There is a subtlety when the sequence is being modified by the loop (this can only occur for mutable sequences, e.g. lists). An internal counter is used to keep track of which item is used next, and this is incremented on each iteration. When this counter has reached the length of the sequence the loop terminates. This means that if the suite deletes the current (or a previous) item from the sequence, the next item will be skipped (since it gets the index of the current item which has already been treated). Likewise, if the suite inserts an item in the sequence before the current item, the current item will be treated again the next time through the loop. This can lead to nasty bugs that can be avoided by making a temporary copy using a slice of the whole sequence, e.g.,

for x in a[:]:
    if x < 0: a.remove(x)

Can anyone explain the logic Python uses when it is looping through an iterable that is modified during the loop? How do iter and StopIteration, and __getitem__(i) and IndexError factor in? What about iterators that aren't lists? And most importantly, is this / where is this in the docs?

As @Yang K suggested:

y = [1, 2, 3, 4, 5, 6, 7]
for x in y:
  print("y: {}, y.pop(0): {}".format(y, y.pop(0)))
  print("x: {}".format(x))

# Output
y: [2, 3, 4, 5, 6, 7], y.pop(0): 1
x: 1
y: [3, 4, 5, 6, 7], y.pop(0): 2
x: 3
y: [4, 5, 6, 7], y.pop(0): 3
x: 5
y: [5, 6, 7], y.pop(0): 4
x: 7

Just print `x` in the `for` loop and you'll understand the logic behind it. First iteration: It does everything normally. Second Iteration : `y[0]` has been removed in the first iteration. normally it would go to `y[1]`, but since you just removed something it skips it and goes to `y[2]` instead. Third iteration: You have removed what was originally `y[2]` and the link shrinks. Normally, it would go to `y[3]`, but since you shrinked it, it goes to `y[4]`. But since `y[4]` is the end of the list and doesn't exist, the loop stops running. — Yang K, Nov 16 '18 at 04:16
Python uses iterator-based for-loops. A for loop will result in a call to `iter` on the value being looped over, and the resulting iterator will have `next` called on it until it raises `StopIteration`. Now, there is some baggage left over from before this was formalized, there is an alternative iterator protocol that calls `__getitem__(i)` (i.e. the indexing operator `[i]`) with `i` starting from 0 until the indexing operation throws an `IndexError` — juanpa.arrivillaga, Nov 16 '18 at 04:16
Note, that `len` is never involved, python for-loops are not equivalent to C-like for-loops.

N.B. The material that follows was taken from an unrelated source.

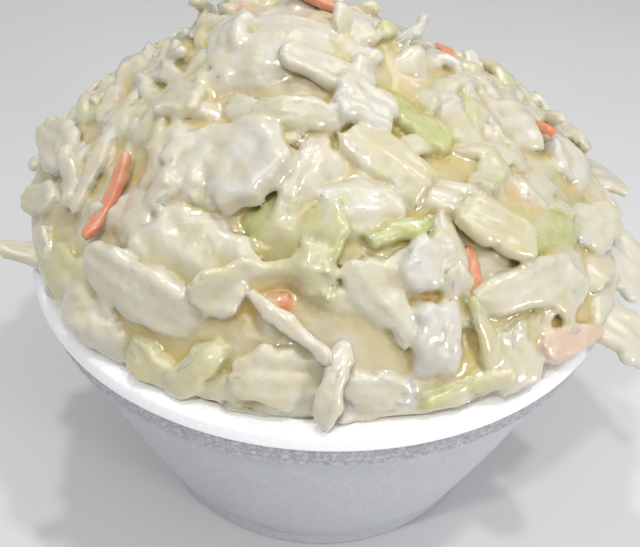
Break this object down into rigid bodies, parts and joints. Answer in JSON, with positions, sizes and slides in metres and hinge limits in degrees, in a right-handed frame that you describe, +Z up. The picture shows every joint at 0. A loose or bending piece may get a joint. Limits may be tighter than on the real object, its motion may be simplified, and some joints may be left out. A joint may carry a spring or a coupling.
{
  "type": "coleslaw in a foam cup",
  "caption": "Creamy coleslaw of cabbage leaf, shreds and carrot heaped high over the rim of a round, tapered white foam cup.",
  "frame": {"origin": "centre of the cup's foot, on the surface it stands on", "axes": "+Z up along the cup's axis, -Y towards the side shown in the picture, +X to the right of that view, where the heap spreads widest"},
  "size_m": [0.1259, 0.116, 0.1039],
  "materials": {
    "foam": "white expanded polystyrene foam with a fine bead texture",
    "slaw": "wet cream dressing over pale cabbage and carrot"
  },
  "bodies": {
    "root": {"cup": "foam", "coleslaw": "slaw"}
  },
  "joints": []
}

See [this](https://stackoverflow.com/a/47348171/5014455) answer I made a while back to another question where I go into some details about this — juanpa.arrivillaga, Nov 16 '18 at 04:17
@juanpa.arrivillaga I found your first comment hella opaque, but the second one (which I understood) is really interesting, thanks! The answer you linked says the loop terminates when the iterator is "exhausted," so that has to do with the nature of how lists are managed in memory in Python (I think someone called this a "linked" list before)? According to this [this](https://www.quora.com/How-are-Python-lists-implemented-internally) Python doesn't use linked lists but instead stores the length of a list as metadata. — NotAnAmbiTurner, Nov 16 '18 at 04:24
Different iterators are implemented differently. List iterators go strictly by index, and are exhausted when the index is no longer a valid index. — Amadan, Nov 16 '18 at 04:29
@NotAnAmbiTurner no, it has nothing to do with memory management or how lists are implemented, it is how *list iterators* are implemented. For what it is worth, Python lists are implemented as resizable arrays, not linked lists. And that first post explained it all, but you have to understand the [iterator protocol](https://docs.python.org/3/library/stdtypes.html#typeiter) Here's a [good question on the subject too](https://stackoverflow.com/questions/19151/build-a-basic-python-iterator). Note, in the Python 2 to Python 3 transition, `next` became `__next__` — juanpa.arrivillaga, Nov 16 '18 at 04:56
Note, **lists are not iterators**. Lists are *iterable* (because their `iter` method *returns an iterator*). — juanpa.arrivillaga, Nov 16 '18 at 04:59

Amadan · Accepted Answer · 2018-11-16T05:13:56.567

The loop executes till iterable says it has no more elements. After two cycles, the iterable has gone through two elements, and has lost two elements, which means it is at its end, and the loop terminates.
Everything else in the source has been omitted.